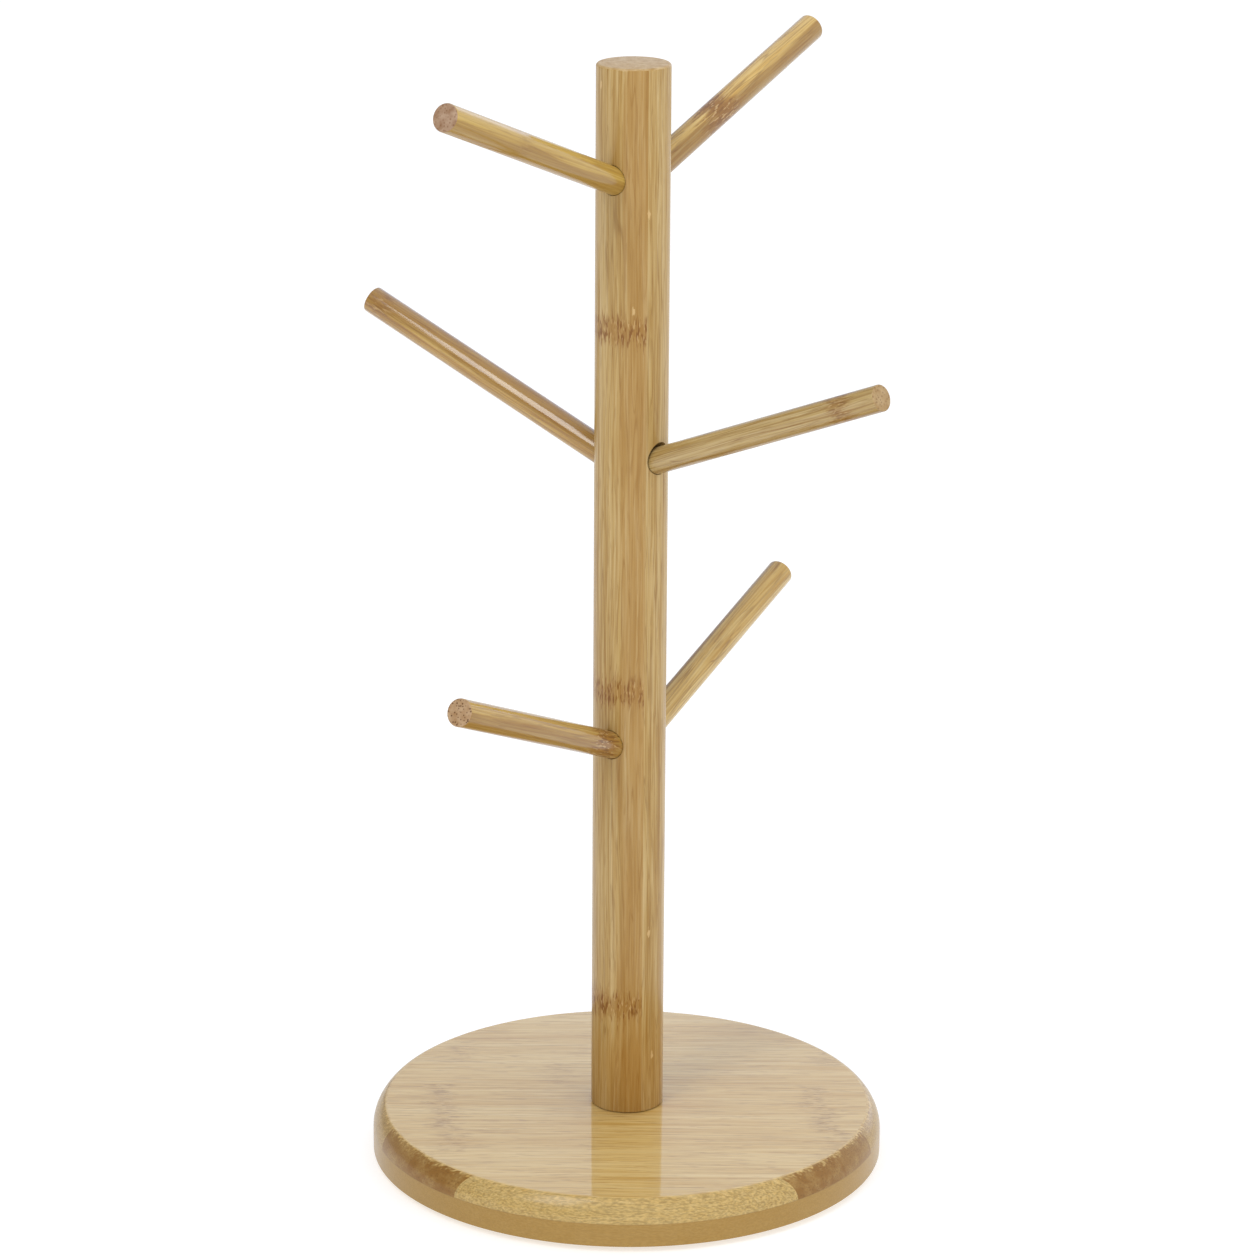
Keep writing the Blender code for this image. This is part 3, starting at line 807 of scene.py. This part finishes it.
# a white room, dimmer on the left, with a bright wall behind on the right and one softbox high
# on the left in front
def makeLights():
    world = bpy.data.worlds.new("whiteRoom")
    bpy.context.scene.world = world
    world.use_nodes = True
    tree = world.node_tree
    toward = addNode(tree, "TexCoord", out="Generated")
    x, y, z = addNode(tree, "SeparateXYZ", toward).node.outputs
    left, right = studio["skyLeft"], studio["skyRight"]
    level = addNode(tree, "MapRange", x, *studio["rightFade"], left, right, **eased)
    overhead = addNode(tree, "MapRange", z, *studio["overheadFade"], 1.0, studio["skyOverhead"], **eased)
    level = addNode(tree, "Math", level, overhead, operation="MULTIPLY")
    behind = addNode(tree, "MapRange", y, *studio["behindFade"], 1.0, studio["skyBehind"], **eased)
    level = addNode(tree, "Math", level, behind, operation="MULTIPLY")
    wall = addNode(tree, "MapRange", x, *studio["wallFadeX"], **eased)
    wallDepth = addNode(tree, "MapRange", y, *studio["wallFadeY"], **eased)
    wall = addNode(tree, "Math", wall, wallDepth, operation="MULTIPLY")
    level = addNode(tree, "Mix", wall, A_Float=level, B_Float=studio["wallBehind"])
    cool = addNode(tree, "MapRange", y, *studio["dayFade"], **eased)
    lamp, day = linear(studio["lampLight"]), linear(studio["dayLight"])
    colour = addNode(tree, "Mix", cool, A_Color=lamp, B_Color=day, **stained)
    background = tree.nodes["Background"]
    tree.links.new(colour, background.inputs["Color"])
    tree.links.new(level, background.inputs["Strength"])
    softbox = bpy.data.lights.new("softbox", "AREA")
    softbox.shape = "RECTANGLE"
    softbox.size = studio["keyWide"]
    softbox.size_y = studio["keyTall"]
    softbox.energy = studio["keyPower"]
    key = bpy.data.objects.new("softbox", softbox)
    bpy.context.scene.collection.objects.link(key)
    key.location = studio["keyAt"]
    aim = Vector(studio["keyAim"]) - key.location
    key.rotation_euler = aim.to_track_quat("-Z", "Y").to_euler()


def makeCamera():
    lens = bpy.data.cameras.new("camera")
    lens.lens = camera["lens"]
    lens.sensor_width = camera["sensor"]
    view = bpy.data.objects.new("camera", lens)
    bpy.context.scene.collection.objects.link(view)
    tilt = Matrix.Rotation(math.radians(90 - camera["pitch"]), 4, "X")
    roll = Matrix.Rotation(math.radians(camera["roll"]), 4, "Z")
    place = Matrix.Translation((0.0, -camera["distance"], camera["height"]))
    view.matrix_world = place @ tilt @ roll
    bpy.context.scene.camera = view


makeFloor()
makeLights()
makeCamera()
bpy.context.scene.view_settings.view_transform = "Standard"
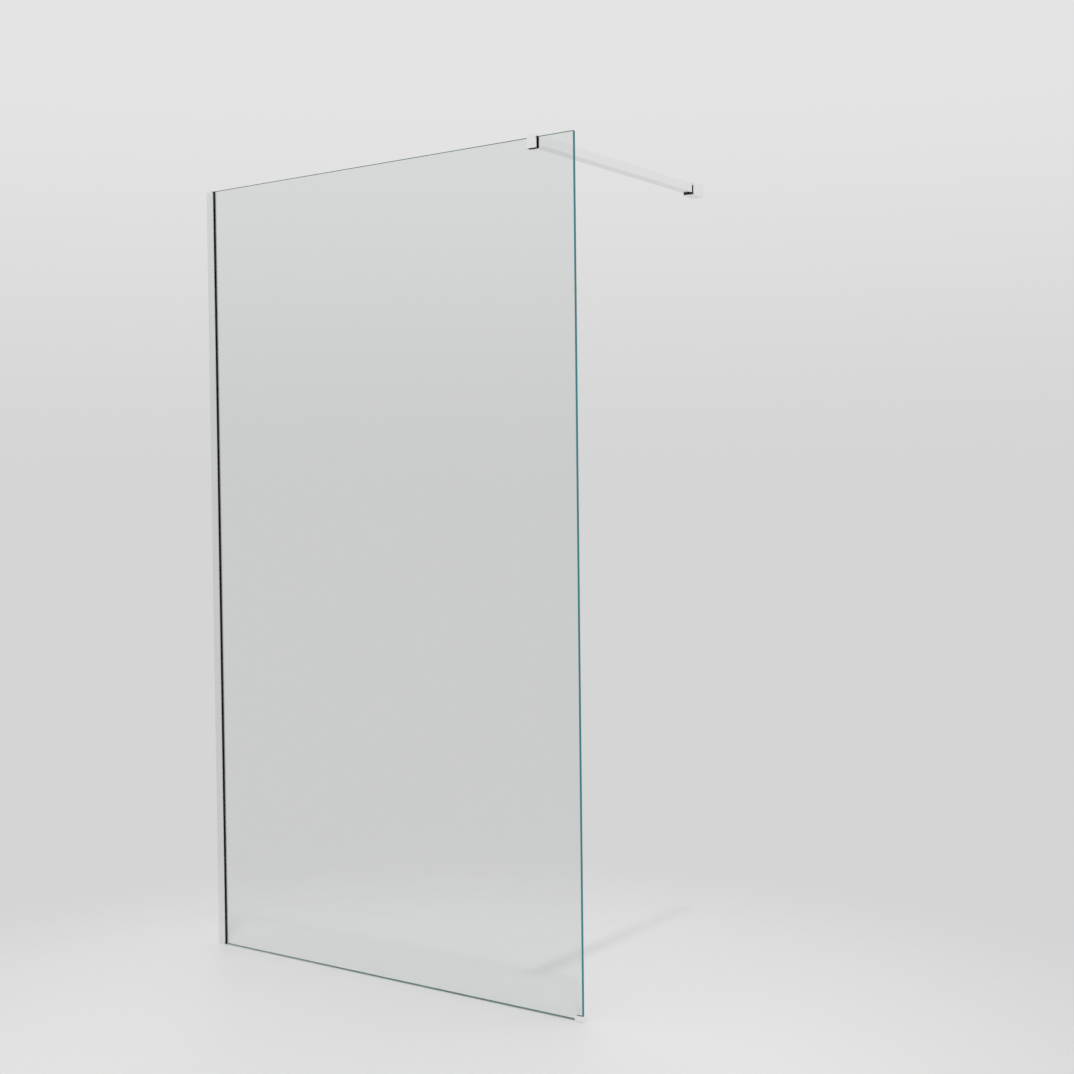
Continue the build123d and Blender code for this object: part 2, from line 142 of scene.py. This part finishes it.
@dataclass(frozen=True)
class Finish:
    """A solid surface whose colour and roughness drift over it, with a fine relief.

    The colours are sRGB hex values, and the sizes are real ones in millimetres.
    The roughness runs from smooth to rough between the two levels of the drift,
    where most of its values lie.
    """

    name: str
    light: str
    dark: str
    smooth: float
    rough: float
    patch_mm: tuple[float, float, float]
    grain_mm: tuple[float, float, float]
    relief_mm: float
    metallic: float = 1.0
    specular: float = 0.5
    patch_detail: float = 3.0
    grain_detail: float = 2.0
    drift_levels: tuple[float, float] = (0.3, 0.7)

    def material(self) -> bpy.types.Material:
        """Builds the material of this finish.

        Returns:
            The material, with its colour, roughness and relief.
        """
        material = new_material(self.name)
        tree = material.node_tree
        patches = add_node(
            tree,
            "ShaderNodeTexNoise",
            {
                "Vector": place_coordinates(tree, self.patch_mm),
                "Scale": 1.0,
                "Detail": self.patch_detail,
            },
        )
        grain = add_node(
            tree,
            "ShaderNodeTexNoise",
            {
                "Vector": place_coordinates(tree, self.grain_mm),
                "Scale": 1.0,
                "Detail": self.grain_detail,
            },
        )
        colour = add_node(
            tree,
            "ShaderNodeMix",
            {0: patches.outputs["Fac"], 6: linear(self.dark), 7: linear(self.light)},
            data_type="RGBA",
        )
        roughness = add_node(
            tree,
            "ShaderNodeMapRange",
            {
                "Value": patches.outputs["Fac"],
                "From Min": self.drift_levels[0],
                "From Max": self.drift_levels[1],
                "To Min": self.smooth,
                "To Max": self.rough,
            },
        )
        relief = add_node(
            tree,
            "ShaderNodeBump",
            {"Height": grain.outputs["Fac"], "Distance": self.relief_mm * MM, "Strength": 1.0},
        )
        shader = add_node(
            tree,
            "ShaderNodeBsdfPrincipled",
            {
                "Base Color": colour.outputs[2],
                "Metallic": self.metallic,
                "Roughness": roughness.outputs["Result"],
                "Specular IOR Level": self.specular,
                "Normal": relief.outputs["Normal"],
            },
        )
        return close_with(material, shader.outputs["BSDF"])


@dataclass(frozen=True)
class ClearFloatGlass:
    """Toughened soda-lime float glass, as it looks through its two large faces.

    The wave is the long, shallow roll that toughening leaves in the sheet.
    """

    name: str = "toughened_float_glass"
    tint: str = "F2F3F3"
    shadow_tint: str = "F9FBFA"
    wave_mm: float = 300.0
    wave_depth_mm: float = 0.002

    def material(self) -> bpy.types.Material:
        """Builds the material: clear and bending light, but letting the lamp reach the floor.

        Returns:
            The material of the large faces.
        """
        material = new_material(self.name)
        tree = material.node_tree
        wave = add_node(
            tree,
            "ShaderNodeTexNoise",
            {"Vector": place_coordinates(tree, (self.wave_mm,) * 3), "Scale": 1.0, "Detail": 0.0},
        )
        roll = add_node(
            tree,
            "ShaderNodeBump",
            {"Height": wave.outputs["Fac"], "Distance": self.wave_depth_mm * MM, "Strength": 1.0},
        )
        glass = add_node(
            tree,
            "ShaderNodeBsdfPrincipled",
            {
                "Base Color": linear(self.tint),
                "Roughness": 0.0,
                "IOR": GLASS_IOR,
                "Transmission Weight": 1.0,
                "Normal": roll.outputs["Normal"],
            },
        )
        passing = add_node(tree, "ShaderNodeBsdfTransparent", {"Color": linear(self.shadow_tint)})
        path = add_node(tree, "ShaderNodeLightPath")
        mixed = add_node(
            tree,
            "ShaderNodeMixShader",
            {0: path.outputs["Is Shadow Ray"], 1: glass.outputs["BSDF"], 2: passing.outputs["BSDF"]},
        )
        return close_with(material, mixed.outputs["Shader"])


@dataclass(frozen=True)
class GlassEdge:
    """The edge of a sheet of glass, where the eye looks into its whole width of green.

    The streaks are the marks that the grinding wheel leaves along the edge.
    """

    name: str
    light: str
    dark: str
    smooth: float
    rough: float
    streak_mm: tuple[float, float, float]
    relief_mm: float
    streak_detail: float = 4.0

    def material(self) -> bpy.types.Material:
        """Builds the material of this edge.

        Returns:
            The material, streaked along the edge in colour, gloss and relief.
        """
        material = new_material(self.name)
        tree = material.node_tree
        streaks = add_node(
            tree,
            "ShaderNodeTexNoise",
            {
                "Vector": place_coordinates(tree, self.streak_mm),
                "Scale": 1.0,
                "Detail": self.streak_detail,
            },
        )
        colour = add_node(
            tree,
            "ShaderNodeMix",
            {0: streaks.outputs["Fac"], 6: linear(self.dark), 7: linear(self.light)},
            data_type="RGBA",
        )
        roughness = add_node(
            tree,
            "ShaderNodeMapRange",
            {"Value": streaks.outputs["Fac"], "To Min": self.smooth, "To Max": self.rough},
        )
        relief = add_node(
            tree,
            "ShaderNodeBump",
            {"Height": streaks.outputs["Fac"], "Distance": self.relief_mm * MM, "Strength": 1.0},
        )
        shader = add_node(
            tree,
            "ShaderNodeBsdfPrincipled",
            {
                "Base Color": colour.outputs[2],
                "Roughness": roughness.outputs["Result"],
                "IOR": GLASS_IOR,
                "Normal": relief.outputs["Normal"],
            },
        )
        return close_with(material, shader.outputs["BSDF"])


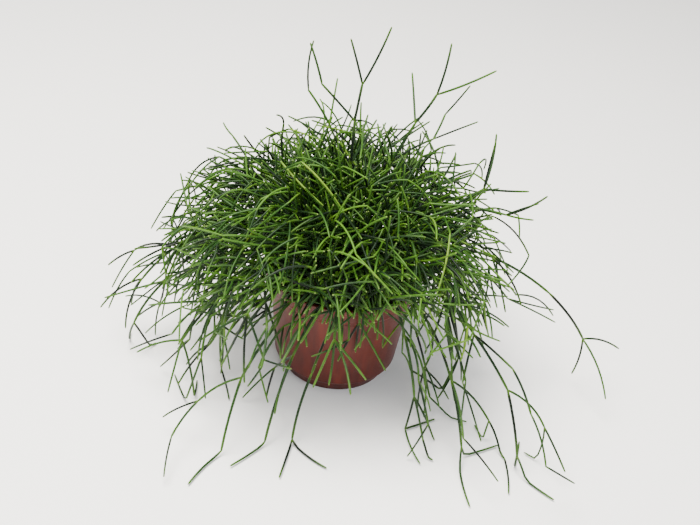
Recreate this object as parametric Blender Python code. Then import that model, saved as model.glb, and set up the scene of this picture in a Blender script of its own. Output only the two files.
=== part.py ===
"""A mistletoe cactus in a plastic nursery pot.

Metres, +Z up. The origin is the middle of the pot's base, on the surface that the pot stands on.
The plant is a set of rooted cuttings. Each is one spray: a leader that climbs out of the mix and
arches over, with whorls of thin jointed shoots. Sprays grow clear of each other and of the pot.
"""

import collections
import math
import random

import bmesh
import bpy
from mathutils import Matrix, Vector

# Pot

RIM_RADIUS = 0.0600
POT_HEIGHT = 0.0900
WALL = 0.0012
LIP_HEIGHT = 0.0030
BAND_HEIGHT = 0.0130
BAND_FLARE = 0.0040
LIP_OVERHANG = 0.0018
HEEL_RADIUS = 0.0478
FOOT_HEIGHT = 0.0110
FOOT_STEP = 0.0050
FOOT_RADIUS = 0.0405
FOOT_RING = 0.0070
PAD_RADIUS = 0.0110
BASE_RISE = 0.0035
DRAIN_HOLES = 6
DRAIN_RADIUS = 0.0038
DRAIN_RING = 0.0225
DRAIN_SIDES = 8
POT_SIDES = 32
SOFT_EDGE = 0.0004
CORNER = 2 * SOFT_EDGE
CHAMFER = 4 * SOFT_EDGE
MERGE = 0.000001
SHARP_ANGLE = 30

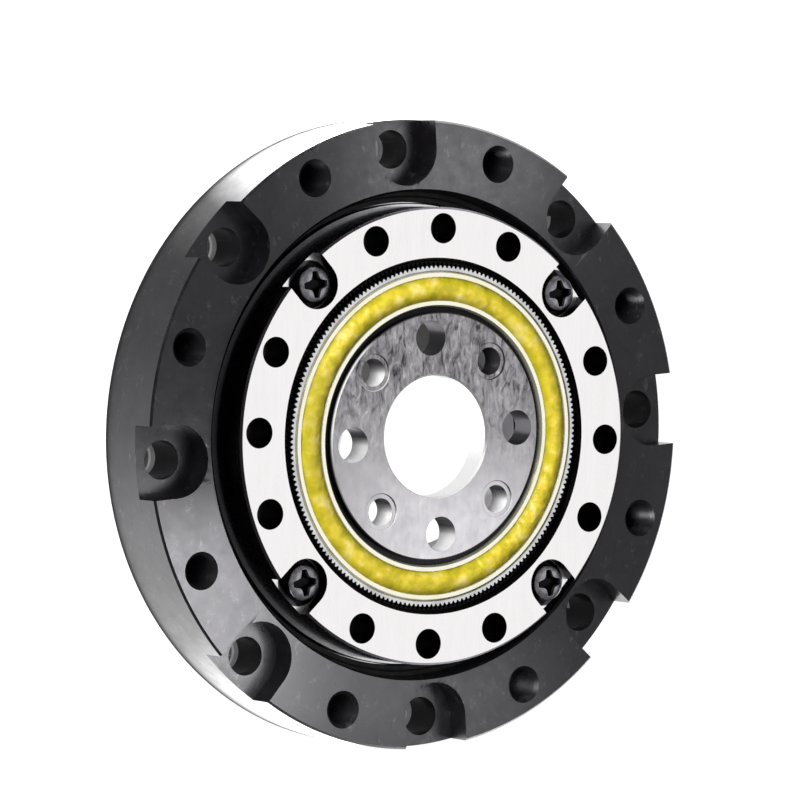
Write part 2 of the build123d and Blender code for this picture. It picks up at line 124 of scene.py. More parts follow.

= = = = =

• [WHAT IS ASKED]: Filter the records above and return every line that holds the word "import".

• [WORKED SOLUTION]:
Recreate this object as parametric Blender Python code. Then import that model, saved as model.glb, and set up the scene of this picture in a Blender script of its own. Output only the two files.
import collections
import math
import random
import bmesh
import bpy
from mathutils import Matrix, Vector